Object data in JSON

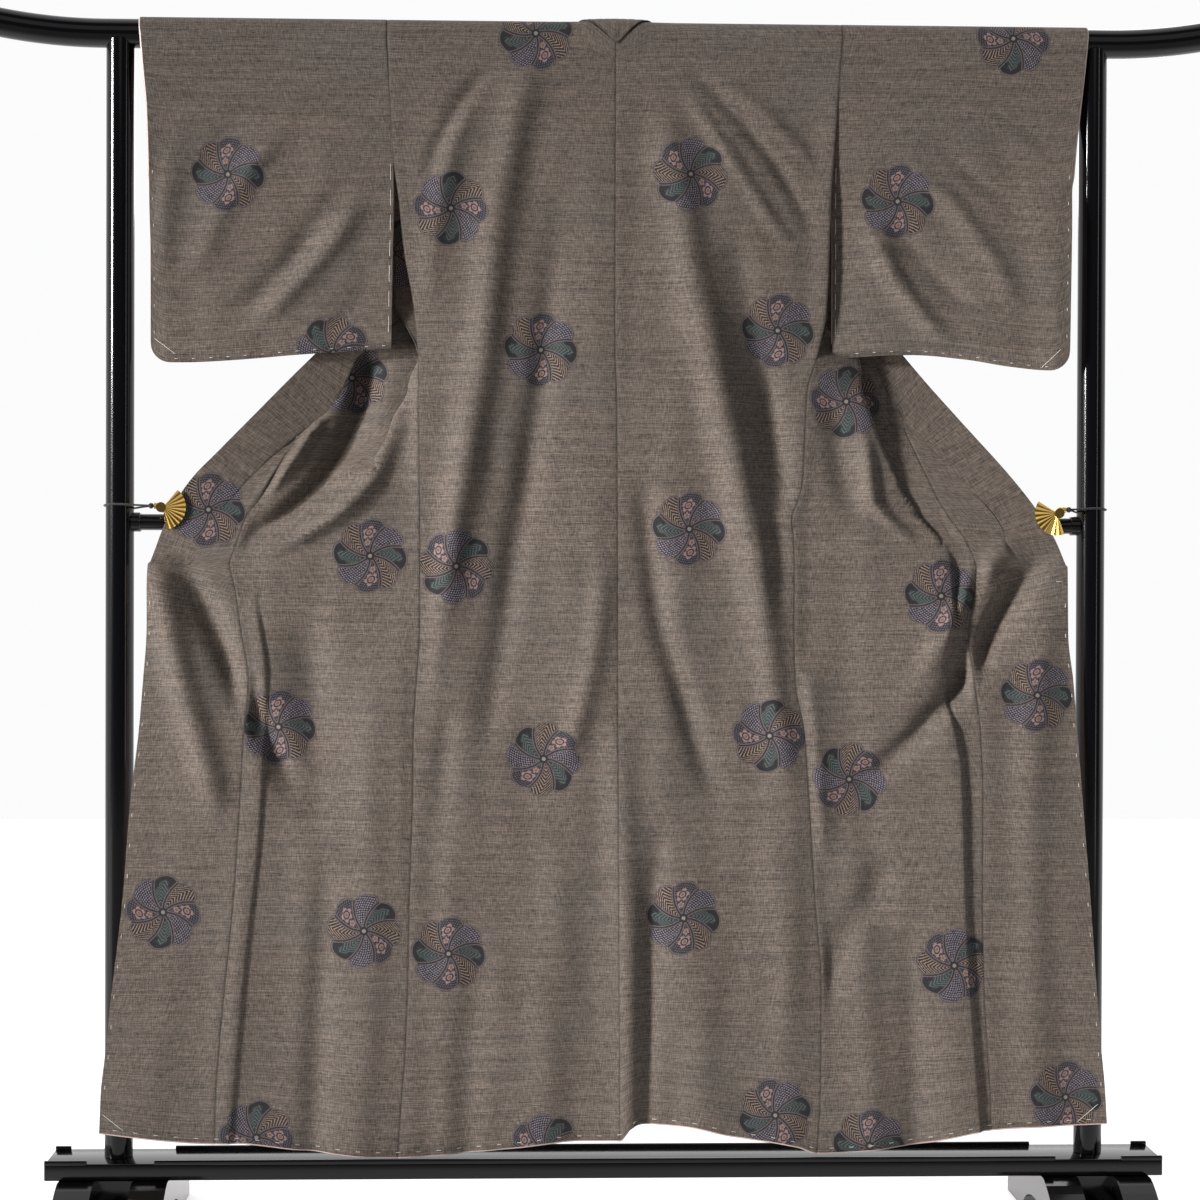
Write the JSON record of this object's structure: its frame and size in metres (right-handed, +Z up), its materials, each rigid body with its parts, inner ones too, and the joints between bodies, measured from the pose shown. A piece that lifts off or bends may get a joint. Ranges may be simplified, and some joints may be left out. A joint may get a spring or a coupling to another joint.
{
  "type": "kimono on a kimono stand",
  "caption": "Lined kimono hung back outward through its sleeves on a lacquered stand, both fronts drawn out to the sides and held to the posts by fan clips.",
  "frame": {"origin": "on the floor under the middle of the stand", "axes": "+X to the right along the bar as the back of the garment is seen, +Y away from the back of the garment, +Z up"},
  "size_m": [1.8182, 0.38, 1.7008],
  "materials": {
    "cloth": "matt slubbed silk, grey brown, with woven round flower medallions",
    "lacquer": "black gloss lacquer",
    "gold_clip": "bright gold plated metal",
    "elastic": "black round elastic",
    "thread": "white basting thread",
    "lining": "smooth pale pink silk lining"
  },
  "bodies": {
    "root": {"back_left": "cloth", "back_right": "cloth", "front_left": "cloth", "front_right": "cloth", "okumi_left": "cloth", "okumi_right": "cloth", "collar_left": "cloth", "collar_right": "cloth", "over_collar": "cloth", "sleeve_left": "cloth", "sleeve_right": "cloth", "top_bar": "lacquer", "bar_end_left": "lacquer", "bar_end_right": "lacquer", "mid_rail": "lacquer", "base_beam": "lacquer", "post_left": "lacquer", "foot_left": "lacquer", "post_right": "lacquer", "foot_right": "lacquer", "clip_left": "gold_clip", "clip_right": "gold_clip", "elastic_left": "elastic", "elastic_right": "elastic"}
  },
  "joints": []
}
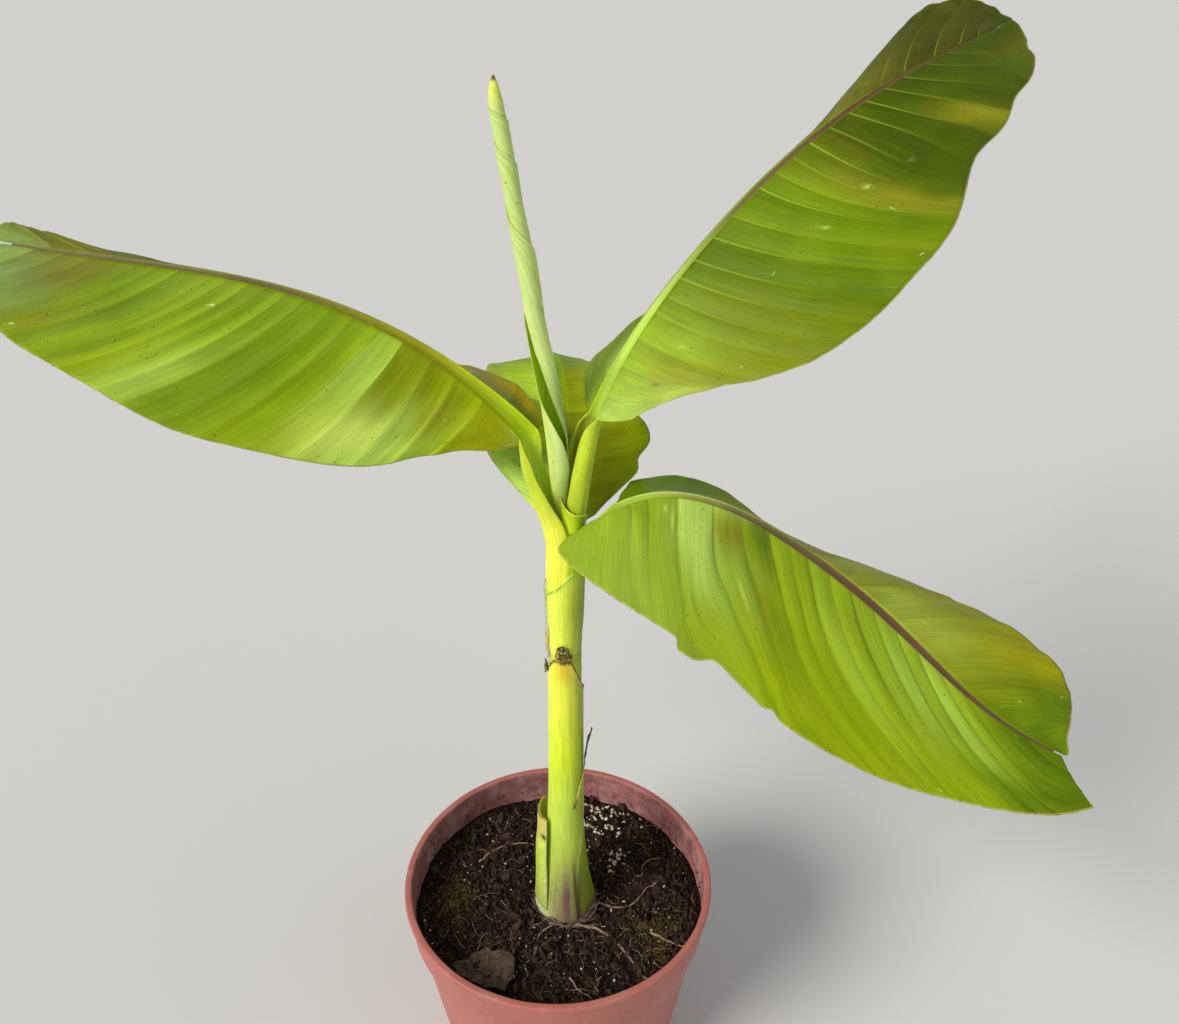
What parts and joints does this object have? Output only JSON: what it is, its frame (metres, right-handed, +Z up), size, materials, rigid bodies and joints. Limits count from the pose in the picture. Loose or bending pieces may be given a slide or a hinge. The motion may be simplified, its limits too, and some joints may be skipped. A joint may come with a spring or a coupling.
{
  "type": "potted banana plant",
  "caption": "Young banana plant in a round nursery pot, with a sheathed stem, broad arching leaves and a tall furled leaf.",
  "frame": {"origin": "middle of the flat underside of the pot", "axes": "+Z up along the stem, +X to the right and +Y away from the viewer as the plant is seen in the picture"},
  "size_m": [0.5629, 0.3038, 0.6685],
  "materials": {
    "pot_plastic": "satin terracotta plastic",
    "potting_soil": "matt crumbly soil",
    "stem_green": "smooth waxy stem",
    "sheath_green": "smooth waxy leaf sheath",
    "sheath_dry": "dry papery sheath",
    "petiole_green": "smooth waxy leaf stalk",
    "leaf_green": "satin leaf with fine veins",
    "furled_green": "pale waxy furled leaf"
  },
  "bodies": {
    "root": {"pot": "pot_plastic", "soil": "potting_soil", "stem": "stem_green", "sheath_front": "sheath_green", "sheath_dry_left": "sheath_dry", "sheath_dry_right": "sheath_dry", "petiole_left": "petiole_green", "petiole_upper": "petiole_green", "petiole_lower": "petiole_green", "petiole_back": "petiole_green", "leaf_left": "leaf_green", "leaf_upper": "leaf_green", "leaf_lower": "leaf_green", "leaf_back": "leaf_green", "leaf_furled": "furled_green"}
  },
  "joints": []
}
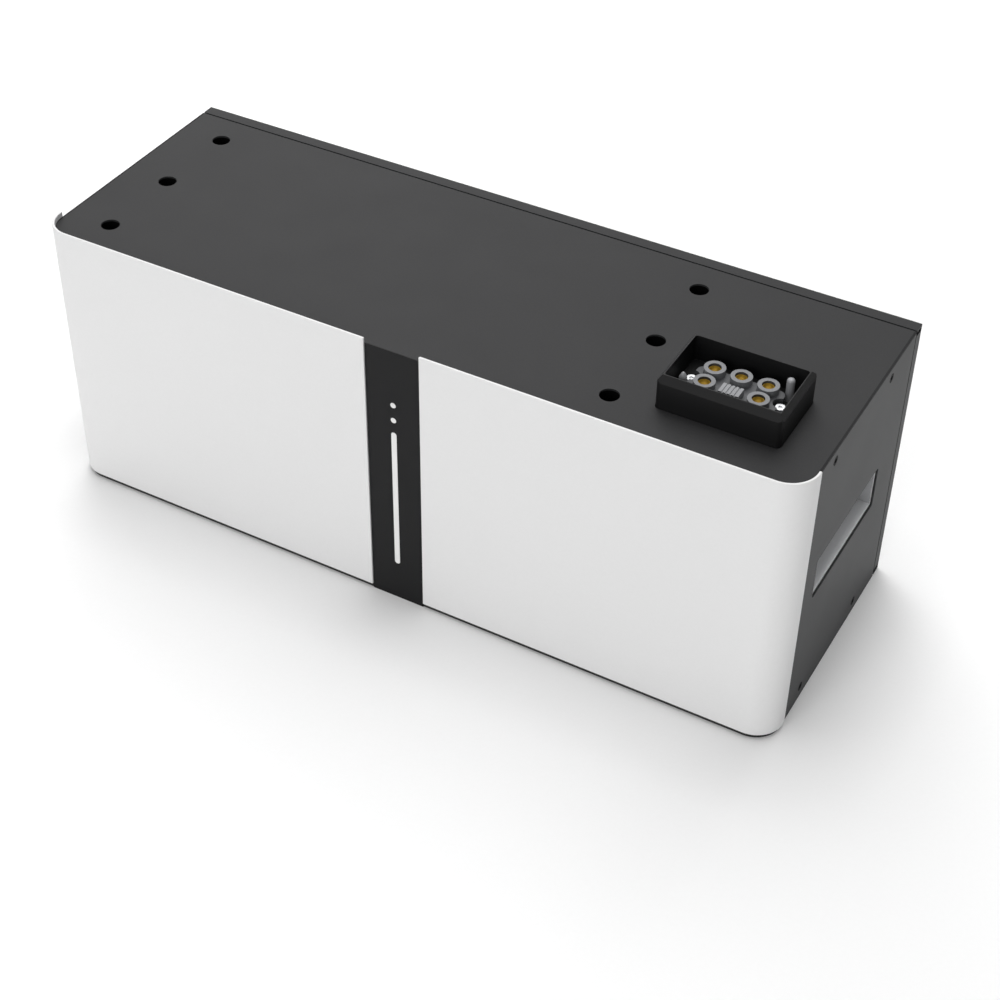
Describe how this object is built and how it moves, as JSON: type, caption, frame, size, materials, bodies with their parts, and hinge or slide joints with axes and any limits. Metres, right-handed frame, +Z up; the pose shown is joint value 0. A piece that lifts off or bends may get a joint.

Problem description: Extract the listing in its entirety and repeat it exactly.

Exercise response:
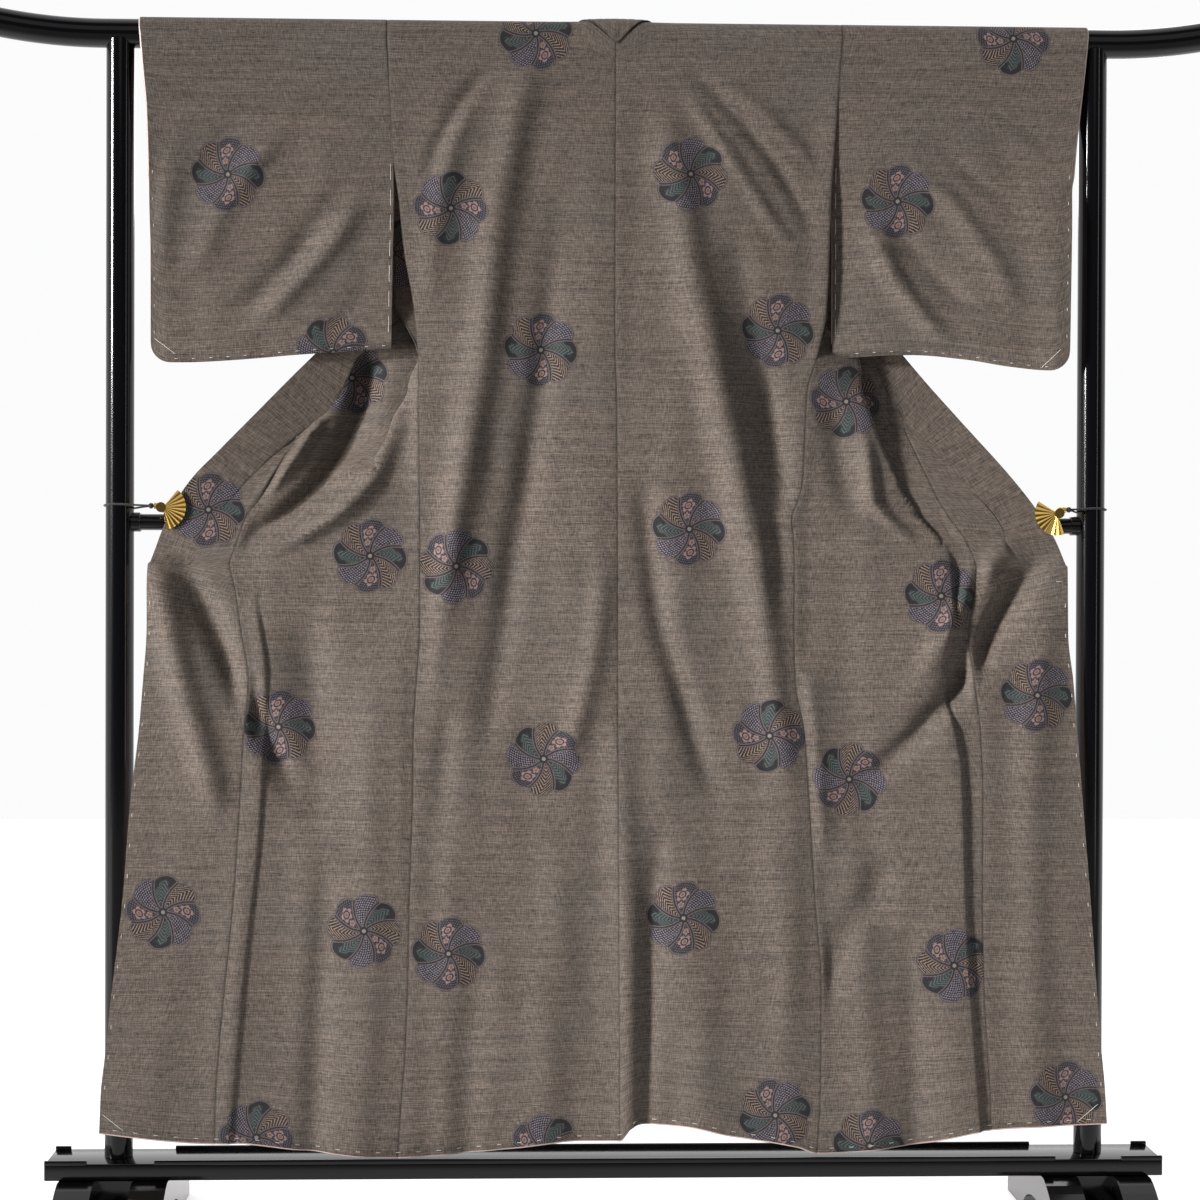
Write the JSON record of this object's structure: its frame and size in metres (right-handed, +Z up), its materials, each rigid body with its parts, inner ones too, and the joints between bodies, measured from the pose shown. A piece that lifts off or bends may get a joint. Ranges may be simplified, and some joints may be left out. A joint may get a spring or a coupling to another joint.
{
  "type": "kimono on a kimono stand",
  "caption": "Lined kimono hung back outward through its sleeves on a lacquered stand, both fronts drawn out to the sides and held to the posts by fan clips.",
  "frame": {"origin": "on the floor under the middle of the stand", "axes": "+X to the right along the bar as the back of the garment is seen, +Y away from the back of the garment, +Z up"},
  "size_m": [1.8182, 0.38, 1.7008],
  "materials": {
    "cloth": "matt slubbed silk, grey brown, with woven round flower medallions",
    "lacquer": "black gloss lacquer",
    "gold_clip": "bright gold plated metal",
    "elastic": "black round elastic",
    "thread": "white basting thread",
    "lining": "smooth pale pink silk lining"
  },
  "bodies": {
    "root": {"back_left": "cloth", "back_right": "cloth", "front_left": "cloth", "front_right": "cloth", "okumi_left": "cloth", "okumi_right": "cloth", "collar_left": "cloth", "collar_right": "cloth", "over_collar": "cloth", "sleeve_left": "cloth", "sleeve_right": "cloth", "top_bar": "lacquer", "bar_end_left": "lacquer", "bar_end_right": "lacquer", "mid_rail": "lacquer", "base_beam": "lacquer", "post_left": "lacquer", "foot_left": "lacquer", "post_right": "lacquer", "foot_right": "lacquer", "clip_left": "gold_clip", "clip_right": "gold_clip", "elastic_left": "elastic", "elastic_right": "elastic"}
  },
  "joints": []
}
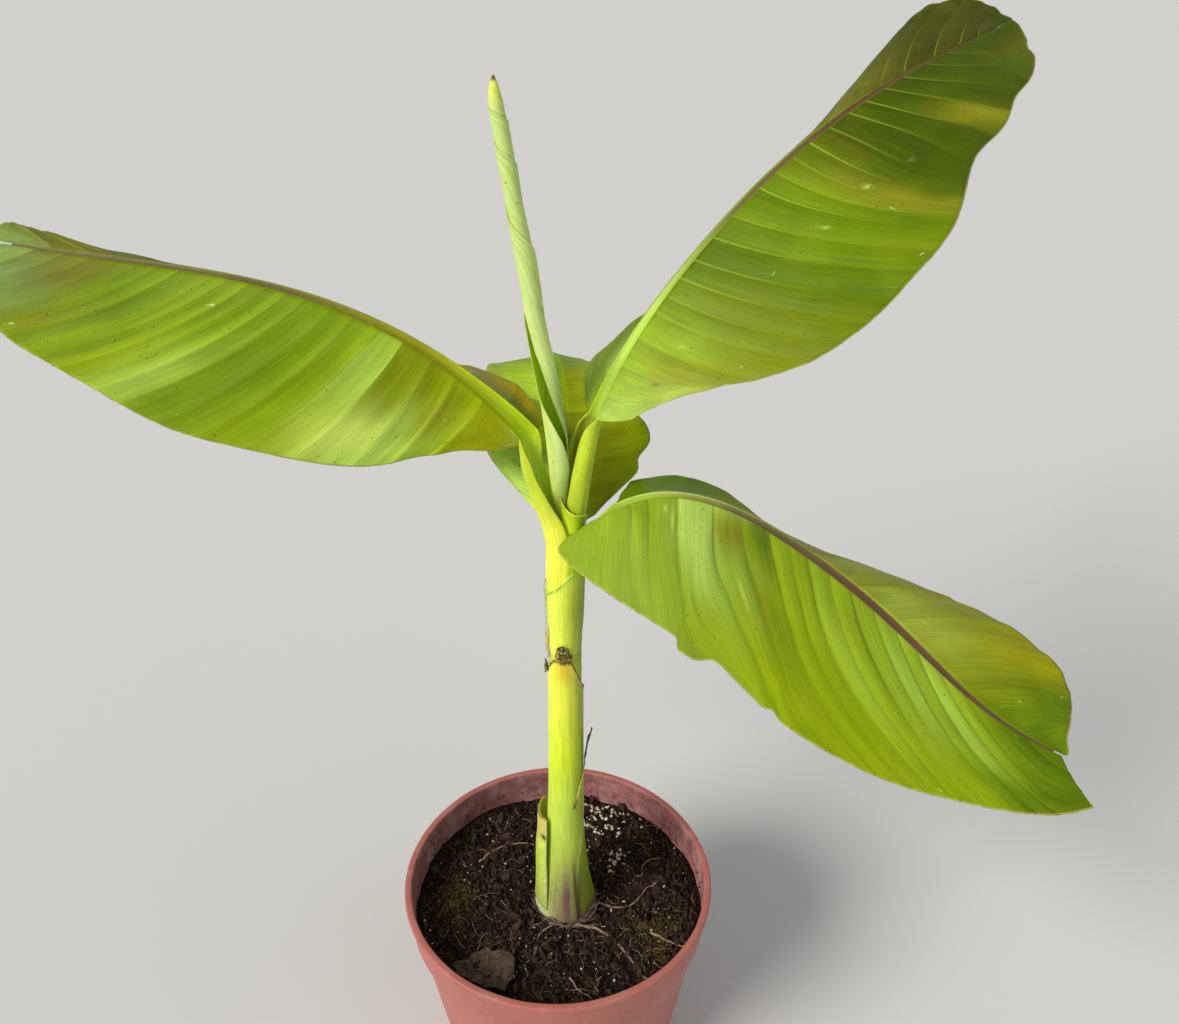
What parts and joints does this object have? Output only JSON: what it is, its frame (metres, right-handed, +Z up), size, materials, rigid bodies and joints. Limits count from the pose in the picture. Loose or bending pieces may be given a slide or a hinge. The motion may be simplified, its limits too, and some joints may be skipped. A joint may come with a spring or a coupling.
{
  "type": "potted banana plant",
  "caption": "Young banana plant in a round nursery pot, with a sheathed stem, broad arching leaves and a tall furled leaf.",
  "frame": {"origin": "middle of the flat underside of the pot", "axes": "+Z up along the stem, +X to the right and +Y away from the viewer as the plant is seen in the picture"},
  "size_m": [0.5629, 0.3038, 0.6685],
  "materials": {
    "pot_plastic": "satin terracotta plastic",
    "potting_soil": "matt crumbly soil",
    "stem_green": "smooth waxy stem",
    "sheath_green": "smooth waxy leaf sheath",
    "sheath_dry": "dry papery sheath",
    "petiole_green": "smooth waxy leaf stalk",
    "leaf_green": "satin leaf with fine veins",
    "furled_green": "pale waxy furled leaf"
  },
  "bodies": {
    "root": {"pot": "pot_plastic", "soil": "potting_soil", "stem": "stem_green", "sheath_front": "sheath_green", "sheath_dry_left": "sheath_dry", "sheath_dry_right": "sheath_dry", "petiole_left": "petiole_green", "petiole_upper": "petiole_green", "petiole_lower": "petiole_green", "petiole_back": "petiole_green", "leaf_left": "leaf_green", "leaf_upper": "leaf_green", "leaf_lower": "leaf_green", "leaf_back": "leaf_green", "leaf_furled": "furled_green"}
  },
  "joints": []
}
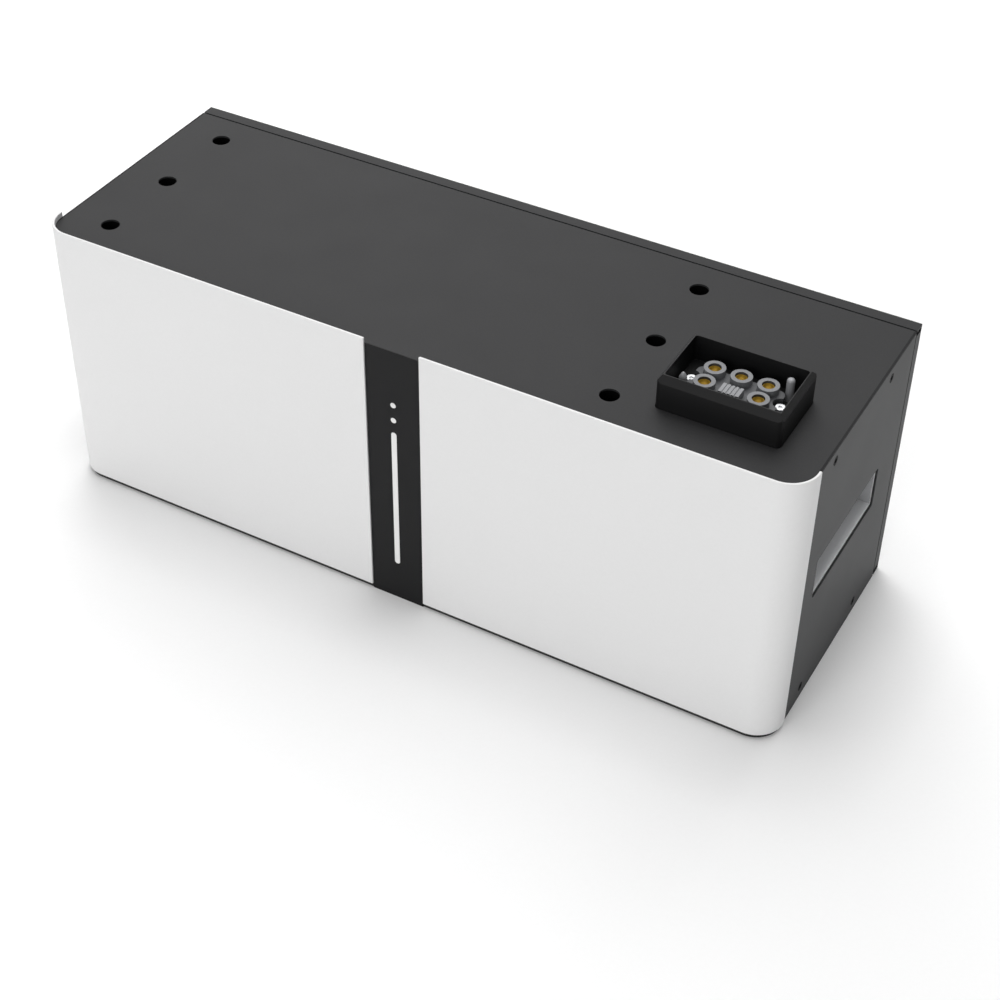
Describe how this object is built and how it moves, as JSON: type, caption, frame, size, materials, bodies with their parts, and hinge or slide joints with axes and any limits. Metres, right-handed frame, +Z up; the pose shown is joint value 0. A piece that lifts off or bends may get a joint.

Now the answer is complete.